--- DATASET SECTION ---
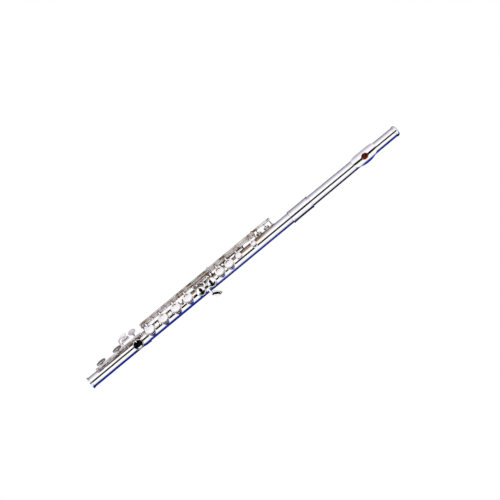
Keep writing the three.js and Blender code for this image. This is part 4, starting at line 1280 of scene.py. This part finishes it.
def area_light(name, place, size, power):
    """A soft light that looks at the flute's middle."""
    data = bpy.data.lights.new(name, "AREA")
    data.shape = "RECTANGLE"
    data.size, data.size_y = size
    data.energy = power
    lamp = bpy.data.objects.new(name, data)
    lamp.location = place
    lamp.rotation_euler = (-Vector(place)).to_track_quat("-Z", "Y").to_euler()
    lamp.visible_glossy = False
    bpy.context.scene.collection.objects.link(lamp)


# The sky's colours by the angle round the flute from straight up, positive towards the player.
# The dark strip lies opposite the camera and draws the fine line along the tube.
SKY = [
    (-95, (0.62, 0.7, 1.05)), (-84, (0.92, 0.96, 1.12)), (-74, grey(1.1)),
    (-38, grey(1.1)), (-37, (0.001, 0.001, 0.002)), (-6, (0.001, 0.001, 0.002)),
    (-5, grey(1.1)), (28, grey(1.1)), (50, (0.85, 0.82, 0.94)), (72, (0.6, 0.56, 0.68)),
    (92, (0.32, 0.29, 0.36)),
]


def world():
    room = bpy.data.worlds.new("studio")
    bpy.context.scene.world = room
    tree = Nodes(room)
    split = tree.node("SeparateXYZ", {"Vector": tree.place("Generated")})
    angle = tree.add("Math", "Value", {0: split.outputs["Y"], 1: split.outputs["Z"]}, operation="ARCTAN2")
    share = tree.add("MapRange", "Result", {"From Min": -math.pi, "From Max": math.pi, "Value": angle})
    sky = tree.ramp(share, [((degrees + 180) / 360, colour) for degrees, colour in SKY])
    tree.set(tree.nodes["Background"], {"Color": sky})
    metal_sees = tree.nodes["Background"].outputs[0]
    eye_sees = tree.add("Background", 0, {"Strength": 1.0, "Color": (1, 1, 1, 1)})
    glossy = tree.add("LightPath", "Is Glossy Ray", {})
    seen = tree.add("MixShader", "Shader", {"Fac": glossy, 1: eye_sees, 2: metal_sees})
    tree.set(tree.nodes["World Output"], {"Surface": seen})


camera()
floor()
reflectors()
world()
area_light("key_softbox", (0.6, -1.2, 2.2), (2.4, 1.2), 14)
area_light("fill_softbox", (-0.6, 1.6, 1.8), (2.4, 1.2), 8)
bpy.context.scene.view_settings.view_transform = "Standard"

# ---------------- the flute

PARTS = (
    head_tube, lip_plate, riser, crown, stopper, body_tube, barrel, ribs, steels, springs,
    main_keys, g_key, gsharp_key, thumb_keys, side_lever, trill_keys, foot_tube, eflat_key,
    low_csharp_key, low_c_key,
)
for make_part in PARTS:
    make_part()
---
• **CHALLENGE**:
Repeat the listing in full, keeping every line exactly as it is.

• **RESULT OF THE EXERCISE**:
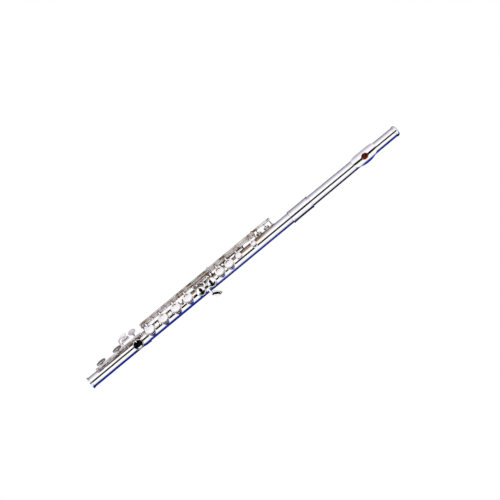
Keep writing the three.js and Blender code for this image. This is part 4, starting at line 1280 of scene.py. This part finishes it.
def area_light(name, place, size, power):
    """A soft light that looks at the flute's middle."""
    data = bpy.data.lights.new(name, "AREA")
    data.shape = "RECTANGLE"
    data.size, data.size_y = size
    data.energy = power
    lamp = bpy.data.objects.new(name, data)
    lamp.location = place
    lamp.rotation_euler = (-Vector(place)).to_track_quat("-Z", "Y").to_euler()
    lamp.visible_glossy = False
    bpy.context.scene.collection.objects.link(lamp)


# The sky's colours by the angle round the flute from straight up, positive towards the player.
# The dark strip lies opposite the camera and draws the fine line along the tube.
SKY = [
    (-95, (0.62, 0.7, 1.05)), (-84, (0.92, 0.96, 1.12)), (-74, grey(1.1)),
    (-38, grey(1.1)), (-37, (0.001, 0.001, 0.002)), (-6, (0.001, 0.001, 0.002)),
    (-5, grey(1.1)), (28, grey(1.1)), (50, (0.85, 0.82, 0.94)), (72, (0.6, 0.56, 0.68)),
    (92, (0.32, 0.29, 0.36)),
]


def world():
    room = bpy.data.worlds.new("studio")
    bpy.context.scene.world = room
    tree = Nodes(room)
    split = tree.node("SeparateXYZ", {"Vector": tree.place("Generated")})
    angle = tree.add("Math", "Value", {0: split.outputs["Y"], 1: split.outputs["Z"]}, operation="ARCTAN2")
    share = tree.add("MapRange", "Result", {"From Min": -math.pi, "From Max": math.pi, "Value": angle})
    sky = tree.ramp(share, [((degrees + 180) / 360, colour) for degrees, colour in SKY])
    tree.set(tree.nodes["Background"], {"Color": sky})
    metal_sees = tree.nodes["Background"].outputs[0]
    eye_sees = tree.add("Background", 0, {"Strength": 1.0, "Color": (1, 1, 1, 1)})
    glossy = tree.add("LightPath", "Is Glossy Ray", {})
    seen = tree.add("MixShader", "Shader", {"Fac": glossy, 1: eye_sees, 2: metal_sees})
    tree.set(tree.nodes["World Output"], {"Surface": seen})


camera()
floor()
reflectors()
world()
area_light("key_softbox", (0.6, -1.2, 2.2), (2.4, 1.2), 14)
area_light("fill_softbox", (-0.6, 1.6, 1.8), (2.4, 1.2), 8)
bpy.context.scene.view_settings.view_transform = "Standard"

# ---------------- the flute

PARTS = (
    head_tube, lip_plate, riser, crown, stopper, body_tube, barrel, ribs, steels, springs,
    main_keys, g_key, gsharp_key, thumb_keys, side_lever, trill_keys, foot_tube, eflat_key,
    low_csharp_key, low_c_key,
)
for make_part in PARTS:
    make_part()